A MORNING PRAYER TO GOD

Painting of The Missal by John William Waterhouse courtesy of Wikipedia


This prayer, called simply a Morning Prayer to God, comes from The Prayer Book, published in the 1950’s. It includes some wonderful scriptural images and themes in just a few sentences!

Benefactor of all who turn to Thee
Light of all who are in darkness,
Creative principle of every seed,
Gardener of all spiritual growth,
Have pity on me, Lord,
and make me a temple without reproach.
Look not upon my sins.
If Thou takest account of my faults,
I cannot stand before Thee;
but in Thine immense mercy
and infinite compassion
wash away my stains through our Lord Jesus Christ,
most holy and Thine only Son,
the physician of our souls.
Through Him may there be rendered to Thee all glory,
power, honor, and splendor,
through ages of ages
which wane not and have no end.

This Morning Prayer to God refers to our Creator in a number of inspiring ways. Our Lord is light (suggestive of the reference to Him as “the light of men” from John 1:4). He’s also our spiritual gardener. (Think here of Jesus’s reference to His Heavenly Father as a farmer pruning us as His branches, part of His admonition for us to bear good fruit in our lives, from John 15:1-5.)
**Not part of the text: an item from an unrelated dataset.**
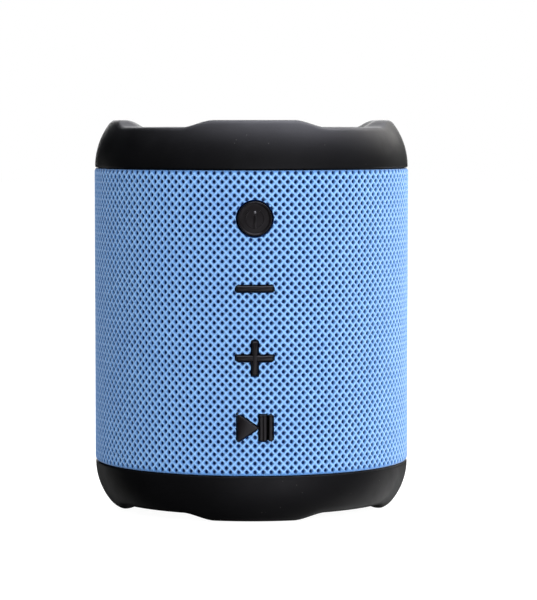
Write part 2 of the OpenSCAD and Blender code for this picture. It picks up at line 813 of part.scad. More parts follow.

In addition, Christ is the “physician of our souls,” indeed! He told the Pharisees in the Gospels when they asked him why He ate and drank with publicans and sinners that “They that are well have no need of a physician, but they that are sick. For I came not to call the just, but sinners” (Mark 2:17). (And that includes all of us!)

The Morning Prayer to God also has some moving pleas for His mercy, suggestive of the Penitential Psalms 51:4 (“Wash me free of my guilt, cleanse me of my sin”) and 130:3 (“If You, Lord, were mindful of our sins, Lord, who could endure it?”).

The need of God's mercy becomes even more apparent when we consider that we’re called upon to be temples of God and of his Spirit, according to St. Paul, and should thus be “without reproach” (as is written in the prayer above).

As he wrote in one of his letters to the Corinthians, “Do you not know that you are the temple of God and that the Spirit of God dwells in you? If anyone destroys the temple of God, him will God destroy; for holy is the temple of God, and this temple you are” (1 Cor 3:16-17).

Fortunately, that's not as scary as it sounds, although a healthy fear of the Lord is one of the seven gifts of the Holy Spirit. For those times we come up short in our fallen humanity, Christ can wash away our stains in the Sacrament of Penance (Confession), which He instituted for the forgiveness of sins.

It is important for us to make use of this sacrament, and indeed to seek humility in our spiritual life, so as to be more worthy to share Eternal Life with our Lord. As the ending of this prayer reminds us He exists in eternity, “through ages of ages”!